What to do: Write out each line exactly as it stands, please.

________________

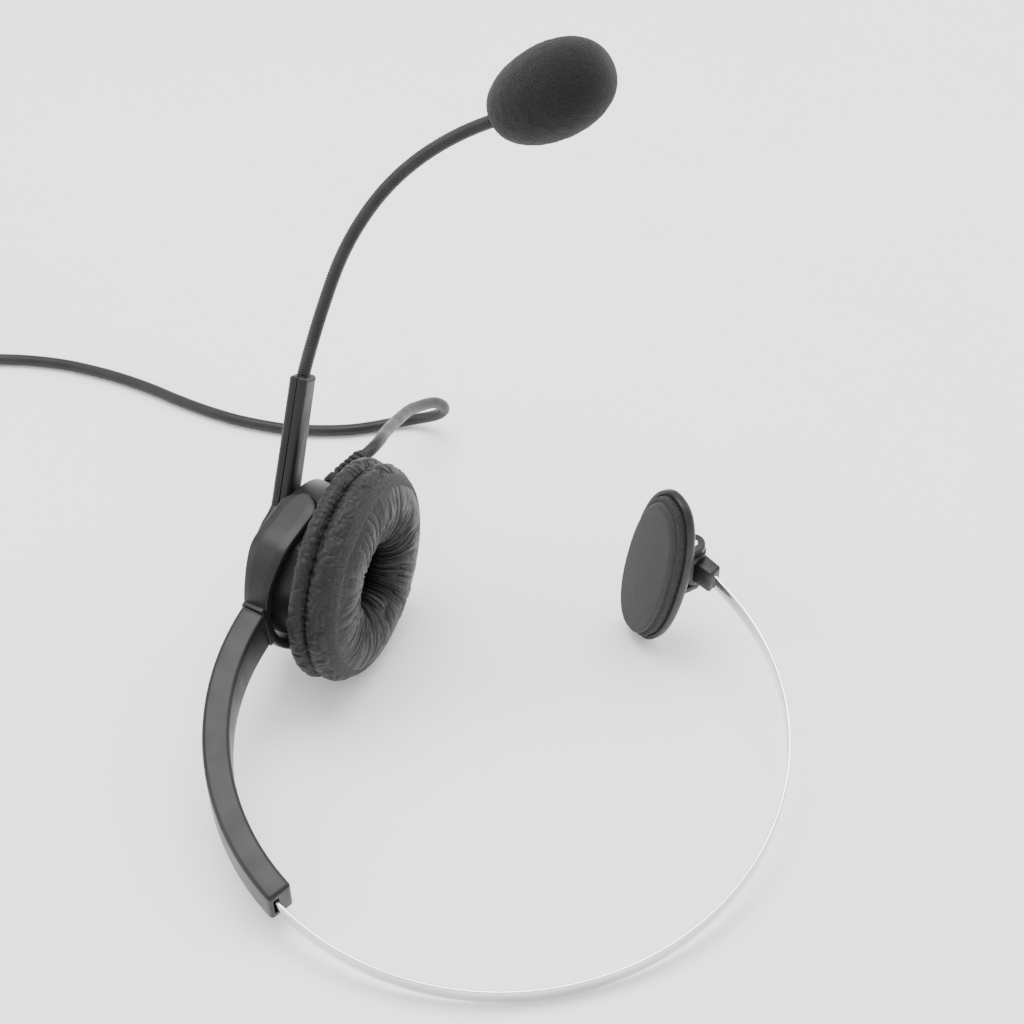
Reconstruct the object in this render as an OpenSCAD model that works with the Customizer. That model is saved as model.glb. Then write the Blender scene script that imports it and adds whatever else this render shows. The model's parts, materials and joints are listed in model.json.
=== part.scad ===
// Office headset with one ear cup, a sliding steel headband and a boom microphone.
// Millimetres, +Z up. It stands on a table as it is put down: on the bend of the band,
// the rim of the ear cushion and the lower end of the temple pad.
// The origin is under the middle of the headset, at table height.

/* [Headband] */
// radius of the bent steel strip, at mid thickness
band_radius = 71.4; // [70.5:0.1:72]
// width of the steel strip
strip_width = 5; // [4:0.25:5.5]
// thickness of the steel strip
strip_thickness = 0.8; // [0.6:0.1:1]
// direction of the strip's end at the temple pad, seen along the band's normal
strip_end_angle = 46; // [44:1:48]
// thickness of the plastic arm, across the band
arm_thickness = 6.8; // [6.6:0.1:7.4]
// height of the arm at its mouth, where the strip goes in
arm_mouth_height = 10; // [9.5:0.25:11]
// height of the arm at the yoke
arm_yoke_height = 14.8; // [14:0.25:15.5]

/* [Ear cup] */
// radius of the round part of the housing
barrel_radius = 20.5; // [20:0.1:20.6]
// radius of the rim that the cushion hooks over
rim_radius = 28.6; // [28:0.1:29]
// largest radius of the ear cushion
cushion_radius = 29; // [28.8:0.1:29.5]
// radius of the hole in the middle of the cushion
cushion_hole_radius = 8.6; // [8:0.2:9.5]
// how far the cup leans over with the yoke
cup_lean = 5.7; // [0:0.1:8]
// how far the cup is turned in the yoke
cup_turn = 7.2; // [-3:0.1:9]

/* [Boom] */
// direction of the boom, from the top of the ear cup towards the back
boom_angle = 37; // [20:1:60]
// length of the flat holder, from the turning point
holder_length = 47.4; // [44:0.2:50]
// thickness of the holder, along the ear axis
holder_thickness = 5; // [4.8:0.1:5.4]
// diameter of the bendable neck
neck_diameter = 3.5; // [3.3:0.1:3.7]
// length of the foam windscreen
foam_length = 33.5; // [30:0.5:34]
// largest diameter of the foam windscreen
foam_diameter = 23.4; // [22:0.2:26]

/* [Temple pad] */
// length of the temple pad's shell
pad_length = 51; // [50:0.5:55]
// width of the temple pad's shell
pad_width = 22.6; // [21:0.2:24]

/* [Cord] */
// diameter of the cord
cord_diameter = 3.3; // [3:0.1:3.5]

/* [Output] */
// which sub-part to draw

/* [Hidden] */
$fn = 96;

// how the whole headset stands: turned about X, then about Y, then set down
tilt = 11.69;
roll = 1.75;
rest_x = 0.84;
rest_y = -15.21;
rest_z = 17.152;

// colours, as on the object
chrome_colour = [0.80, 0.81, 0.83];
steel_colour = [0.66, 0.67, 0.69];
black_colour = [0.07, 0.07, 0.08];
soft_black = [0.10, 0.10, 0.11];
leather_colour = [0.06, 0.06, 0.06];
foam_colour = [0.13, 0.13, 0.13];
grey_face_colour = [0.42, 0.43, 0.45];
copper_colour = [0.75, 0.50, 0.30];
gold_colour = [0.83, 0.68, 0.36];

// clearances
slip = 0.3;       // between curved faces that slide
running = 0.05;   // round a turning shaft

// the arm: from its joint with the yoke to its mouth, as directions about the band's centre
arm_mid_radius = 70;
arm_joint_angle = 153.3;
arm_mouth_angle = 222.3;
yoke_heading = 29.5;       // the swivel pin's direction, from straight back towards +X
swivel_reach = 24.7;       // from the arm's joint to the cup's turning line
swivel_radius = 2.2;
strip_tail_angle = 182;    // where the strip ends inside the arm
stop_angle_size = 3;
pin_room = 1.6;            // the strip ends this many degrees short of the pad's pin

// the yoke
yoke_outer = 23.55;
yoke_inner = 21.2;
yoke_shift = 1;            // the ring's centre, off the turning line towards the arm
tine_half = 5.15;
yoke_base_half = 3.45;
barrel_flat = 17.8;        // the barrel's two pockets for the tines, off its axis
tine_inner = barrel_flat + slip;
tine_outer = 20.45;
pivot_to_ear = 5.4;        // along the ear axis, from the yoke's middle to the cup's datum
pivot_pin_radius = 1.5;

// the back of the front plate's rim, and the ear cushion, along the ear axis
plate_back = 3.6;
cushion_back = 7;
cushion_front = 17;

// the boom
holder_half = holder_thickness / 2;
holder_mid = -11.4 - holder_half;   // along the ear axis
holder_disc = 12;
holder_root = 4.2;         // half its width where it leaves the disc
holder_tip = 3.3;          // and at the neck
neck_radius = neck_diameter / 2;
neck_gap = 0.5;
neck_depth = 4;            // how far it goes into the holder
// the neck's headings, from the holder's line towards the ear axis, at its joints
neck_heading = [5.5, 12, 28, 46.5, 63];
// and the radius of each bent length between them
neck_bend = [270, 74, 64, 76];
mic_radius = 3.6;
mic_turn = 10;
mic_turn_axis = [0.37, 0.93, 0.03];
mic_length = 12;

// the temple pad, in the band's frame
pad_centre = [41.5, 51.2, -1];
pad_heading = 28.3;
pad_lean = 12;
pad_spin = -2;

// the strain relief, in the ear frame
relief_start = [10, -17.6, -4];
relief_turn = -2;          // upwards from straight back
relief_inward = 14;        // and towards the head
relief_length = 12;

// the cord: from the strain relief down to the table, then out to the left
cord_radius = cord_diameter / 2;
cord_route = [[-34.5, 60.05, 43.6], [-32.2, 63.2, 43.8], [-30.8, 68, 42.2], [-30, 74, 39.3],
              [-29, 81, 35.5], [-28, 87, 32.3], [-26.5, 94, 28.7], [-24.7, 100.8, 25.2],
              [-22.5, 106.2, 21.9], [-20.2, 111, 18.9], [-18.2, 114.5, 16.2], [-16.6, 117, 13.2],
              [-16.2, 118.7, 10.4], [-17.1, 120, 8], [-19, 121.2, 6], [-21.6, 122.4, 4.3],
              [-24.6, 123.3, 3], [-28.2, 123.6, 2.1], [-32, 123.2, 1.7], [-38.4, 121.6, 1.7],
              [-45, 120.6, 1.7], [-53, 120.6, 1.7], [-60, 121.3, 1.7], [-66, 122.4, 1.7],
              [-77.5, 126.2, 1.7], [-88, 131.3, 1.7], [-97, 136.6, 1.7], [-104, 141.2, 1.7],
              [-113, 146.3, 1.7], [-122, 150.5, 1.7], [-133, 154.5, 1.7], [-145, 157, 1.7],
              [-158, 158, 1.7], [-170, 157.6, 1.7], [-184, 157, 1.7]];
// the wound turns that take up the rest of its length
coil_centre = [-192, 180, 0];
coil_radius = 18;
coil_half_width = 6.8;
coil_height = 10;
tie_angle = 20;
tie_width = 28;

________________

Result of this task:
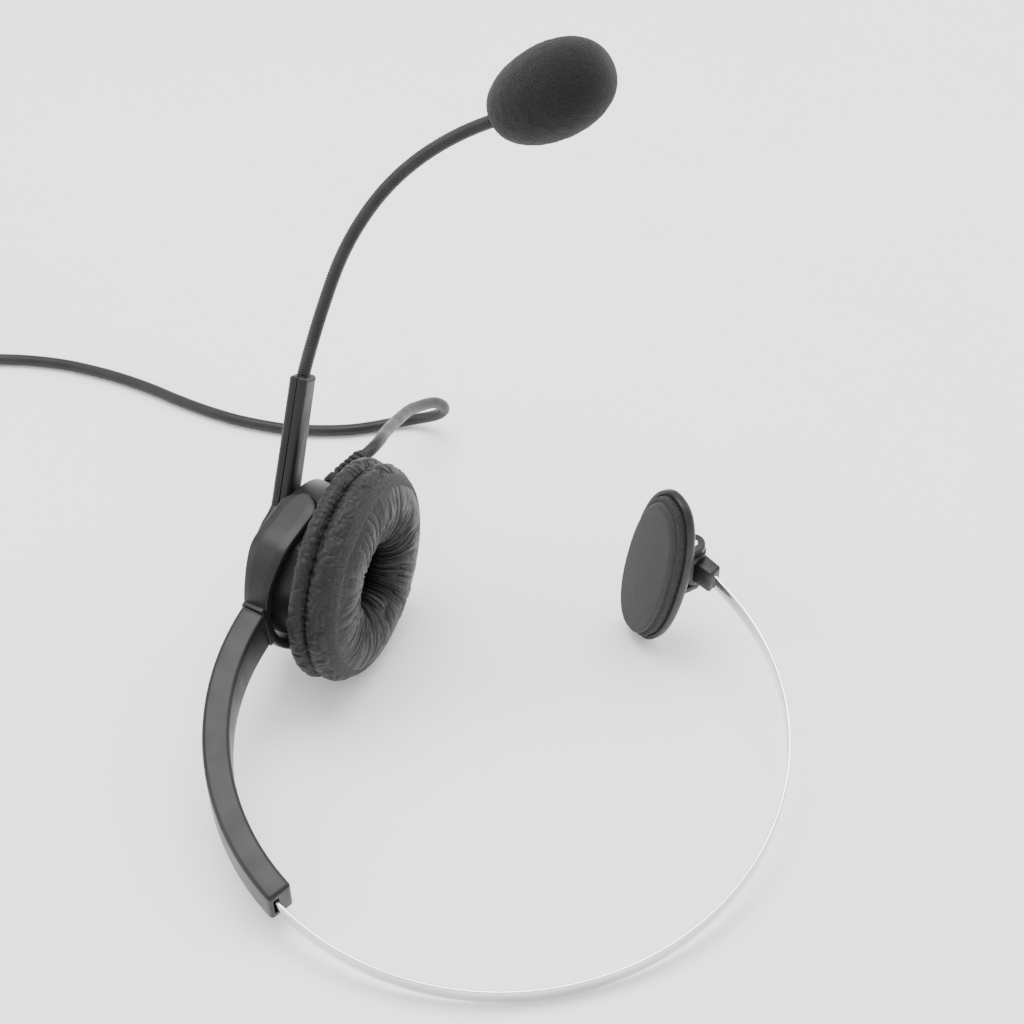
Reconstruct the object in this render as an OpenSCAD model that works with the Customizer. That model is saved as model.glb. Then write the Blender scene script that imports it and adds whatever else this render shows. The model's parts, materials and joints are listed in model.json.
=== part.scad ===
// Office headset with one ear cup, a sliding steel headband and a boom microphone.
// Millimetres, +Z up. It stands on a table as it is put down: on the bend of the band,
// the rim of the ear cushion and the lower end of the temple pad.
// The origin is under the middle of the headset, at table height.

/* [Headband] */
// radius of the bent steel strip, at mid thickness
band_radius = 71.4; // [70.5:0.1:72]
// width of the steel strip
strip_width = 5; // [4:0.25:5.5]
// thickness of the steel strip
strip_thickness = 0.8; // [0.6:0.1:1]
// direction of the strip's end at the temple pad, seen along the band's normal
strip_end_angle = 46; // [44:1:48]
// thickness of the plastic arm, across the band
arm_thickness = 6.8; // [6.6:0.1:7.4]
// height of the arm at its mouth, where the strip goes in
arm_mouth_height = 10; // [9.5:0.25:11]
// height of the arm at the yoke
arm_yoke_height = 14.8; // [14:0.25:15.5]

/* [Ear cup] */
// radius of the round part of the housing
barrel_radius = 20.5; // [20:0.1:20.6]
// radius of the rim that the cushion hooks over
rim_radius = 28.6; // [28:0.1:29]
// largest radius of the ear cushion
cushion_radius = 29; // [28.8:0.1:29.5]
// radius of the hole in the middle of the cushion
cushion_hole_radius = 8.6; // [8:0.2:9.5]
// how far the cup leans over with the yoke
cup_lean = 5.7; // [0:0.1:8]
// how far the cup is turned in the yoke
cup_turn = 7.2; // [-3:0.1:9]

/* [Boom] */
// direction of the boom, from the top of the ear cup towards the back
boom_angle = 37; // [20:1:60]
// length of the flat holder, from the turning point
holder_length = 47.4; // [44:0.2:50]
// thickness of the holder, along the ear axis
holder_thickness = 5; // [4.8:0.1:5.4]
// diameter of the bendable neck
neck_diameter = 3.5; // [3.3:0.1:3.7]
// length of the foam windscreen
foam_length = 33.5; // [30:0.5:34]
// largest diameter of the foam windscreen
foam_diameter = 23.4; // [22:0.2:26]

/* [Temple pad] */
// length of the temple pad's shell
pad_length = 51; // [50:0.5:55]
// width of the temple pad's shell
pad_width = 22.6; // [21:0.2:24]

/* [Cord] */
// diameter of the cord
cord_diameter = 3.3; // [3:0.1:3.5]

/* [Output] */
// which sub-part to draw

/* [Hidden] */
$fn = 96;

// how the whole headset stands: turned about X, then about Y, then set down
tilt = 11.69;
roll = 1.75;
rest_x = 0.84;
rest_y = -15.21;
rest_z = 17.152;

// colours, as on the object
chrome_colour = [0.80, 0.81, 0.83];
steel_colour = [0.66, 0.67, 0.69];
black_colour = [0.07, 0.07, 0.08];
soft_black = [0.10, 0.10, 0.11];
leather_colour = [0.06, 0.06, 0.06];
foam_colour = [0.13, 0.13, 0.13];
grey_face_colour = [0.42, 0.43, 0.45];
copper_colour = [0.75, 0.50, 0.30];
gold_colour = [0.83, 0.68, 0.36];

// clearances
slip = 0.3;       // between curved faces that slide
running = 0.05;   // round a turning shaft

// the arm: from its joint with the yoke to its mouth, as directions about the band's centre
arm_mid_radius = 70;
arm_joint_angle = 153.3;
arm_mouth_angle = 222.3;
yoke_heading = 29.5;       // the swivel pin's direction, from straight back towards +X
swivel_reach = 24.7;       // from the arm's joint to the cup's turning line
swivel_radius = 2.2;
strip_tail_angle = 182;    // where the strip ends inside the arm
stop_angle_size = 3;
pin_room = 1.6;            // the strip ends this many degrees short of the pad's pin

// the yoke
yoke_outer = 23.55;
yoke_inner = 21.2;
yoke_shift = 1;            // the ring's centre, off the turning line towards the arm
tine_half = 5.15;
yoke_base_half = 3.45;
barrel_flat = 17.8;        // the barrel's two pockets for the tines, off its axis
tine_inner = barrel_flat + slip;
tine_outer = 20.45;
pivot_to_ear = 5.4;        // along the ear axis, from the yoke's middle to the cup's datum
pivot_pin_radius = 1.5;

// the back of the front plate's rim, and the ear cushion, along the ear axis
plate_back = 3.6;
cushion_back = 7;
cushion_front = 17;

// the boom
holder_half = holder_thickness / 2;
holder_mid = -11.4 - holder_half;   // along the ear axis
holder_disc = 12;
holder_root = 4.2;         // half its width where it leaves the disc
holder_tip = 3.3;          // and at the neck
neck_radius = neck_diameter / 2;
neck_gap = 0.5;
neck_depth = 4;            // how far it goes into the holder
// the neck's headings, from the holder's line towards the ear axis, at its joints
neck_heading = [5.5, 12, 28, 46.5, 63];
// and the radius of each bent length between them
neck_bend = [270, 74, 64, 76];
mic_radius = 3.6;
mic_turn = 10;
mic_turn_axis = [0.37, 0.93, 0.03];
mic_length = 12;

// the temple pad, in the band's frame
pad_centre = [41.5, 51.2, -1];
pad_heading = 28.3;
pad_lean = 12;
pad_spin = -2;

// the strain relief, in the ear frame
relief_start = [10, -17.6, -4];
relief_turn = -2;          // upwards from straight back
relief_inward = 14;        // and towards the head
relief_length = 12;

// the cord: from the strain relief down to the table, then out to the left
cord_radius = cord_diameter / 2;
cord_route = [[-34.5, 60.05, 43.6], [-32.2, 63.2, 43.8], [-30.8, 68, 42.2], [-30, 74, 39.3],
              [-29, 81, 35.5], [-28, 87, 32.3], [-26.5, 94, 28.7], [-24.7, 100.8, 25.2],
              [-22.5, 106.2, 21.9], [-20.2, 111, 18.9], [-18.2, 114.5, 16.2], [-16.6, 117, 13.2],
              [-16.2, 118.7, 10.4], [-17.1, 120, 8], [-19, 121.2, 6], [-21.6, 122.4, 4.3],
              [-24.6, 123.3, 3], [-28.2, 123.6, 2.1], [-32, 123.2, 1.7], [-38.4, 121.6, 1.7],
              [-45, 120.6, 1.7], [-53, 120.6, 1.7], [-60, 121.3, 1.7], [-66, 122.4, 1.7],
              [-77.5, 126.2, 1.7], [-88, 131.3, 1.7], [-97, 136.6, 1.7], [-104, 141.2, 1.7],
              [-113, 146.3, 1.7], [-122, 150.5, 1.7], [-133, 154.5, 1.7], [-145, 157, 1.7],
              [-158, 158, 1.7], [-170, 157.6, 1.7], [-184, 157, 1.7]];
// the wound turns that take up the rest of its length
coil_centre = [-192, 180, 0];
coil_radius = 18;
coil_half_width = 6.8;
coil_height = 10;
tie_angle = 20;
tie_width = 28;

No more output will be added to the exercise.